Last week, major TV news outlets carried stories that introduced a new word to many viewers. Sextortion is the process of tricking victims into sending compromising photos and then using blackmail methods to get more photos, sexual favors, or money from the victims. The U.S. Department of Justice's April 2016 report to Congress listed sextortion as "by far the most significantly growing threat to children."
That report also noted that the vast majority of the victims were females under the age of 18. The crimes were conducted using social networking sites, instant messaging, and email. The convicted perpetrators--so far, all male--have
- Gained the trust of the victims by pretending to be a modeling agent or a boyfriend/girlfriend, thus obtaining compromising photos or video.
- Stolen a device that contains photos and videos of a personal nature.
- Hacked into a victim's webcam and recorded images of her most intimate moments without her knowing it.
Another Justice Department report noted that offenders were specifically seeking out those children they considered easy targets because of their demonstrated willingness to post personal content online and engage in live-streaming video activity, whether the content was sexually explicit or not.”
One news outlet included suggestions for protecting against this developing threat:
- Watch for changing behavior. Victims often withdraw from family members and demonstrate anxiety, bullying, and increased dropout rates and suicide risk.
- Supervise computer and mobile device usage. Teenagers often have impulse control issues because their brains are not fully developed; they also struggle with anticipating the consequences of their actions. Knowing that you have their passwords and can login to their accounts may make them think twice about engaging in risky activities.

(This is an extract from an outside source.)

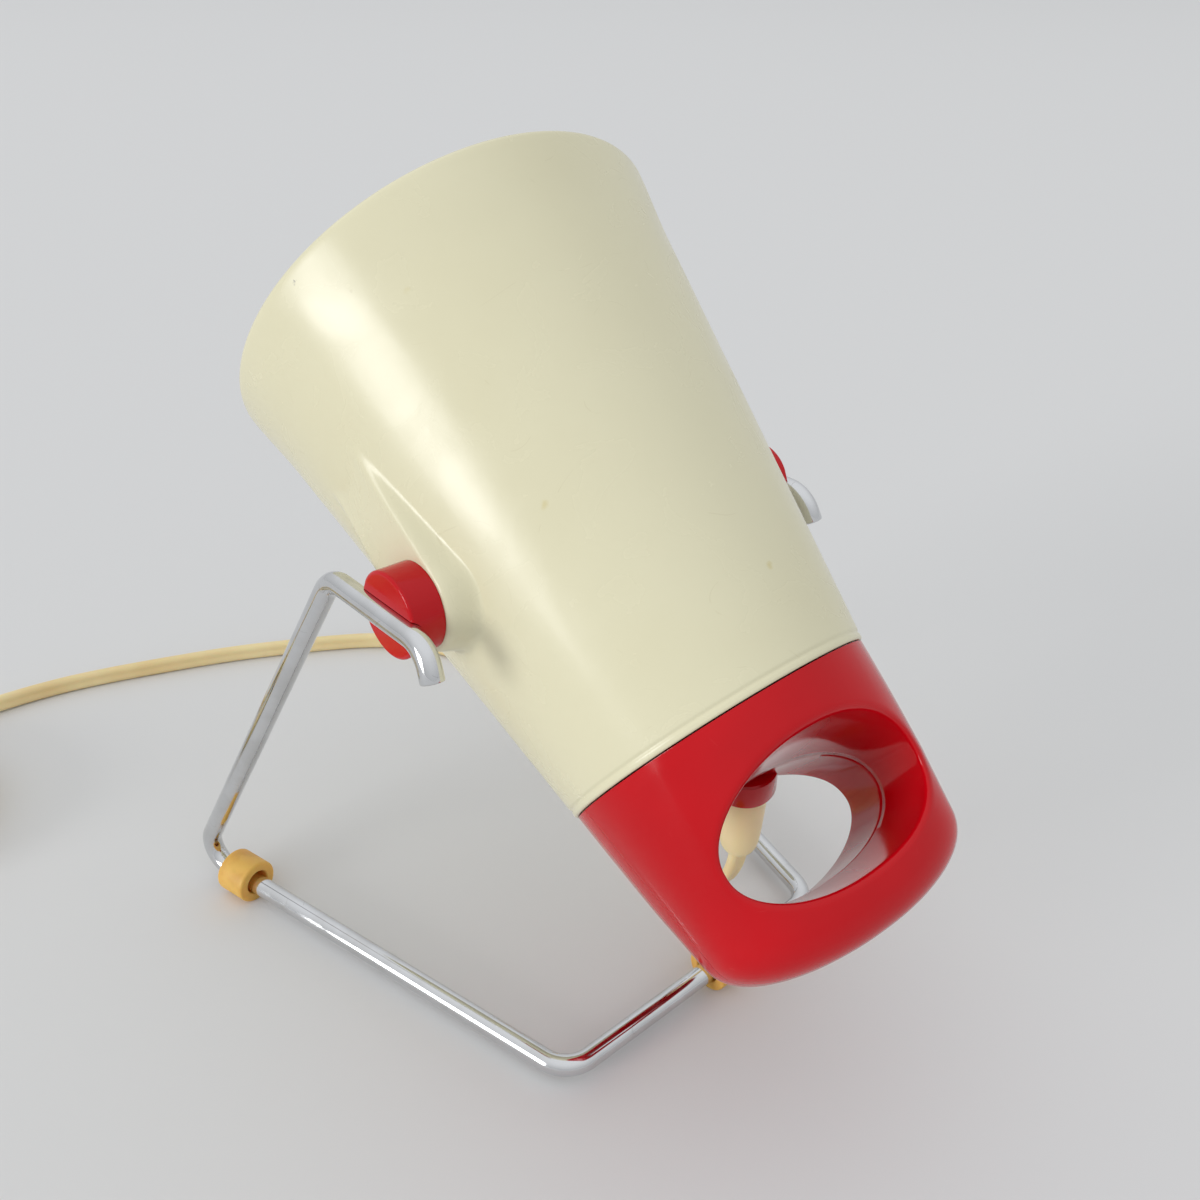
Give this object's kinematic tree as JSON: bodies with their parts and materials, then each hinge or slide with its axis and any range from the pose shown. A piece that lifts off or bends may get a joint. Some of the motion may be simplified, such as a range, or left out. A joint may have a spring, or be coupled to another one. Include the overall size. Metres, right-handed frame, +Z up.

- Have that discussion. An age-appropriate talk with your children about the dangers of communicating with unknown people and sending photos can go a long way. Make sure your children know that you are interested in their safety and that they can come to you without fear of reprisal, no matter what they have done.
- Layer security. Use and teach the safety recommendations we've posted on this blog about opening attachments and using anti-malware software, but don't assume technology alone will protect you.
- Turn off the computer when it is not in use.
- Cover webcams with a removable sticker when you are not using them.
- Don't open email or message attachments if you don't know the sender.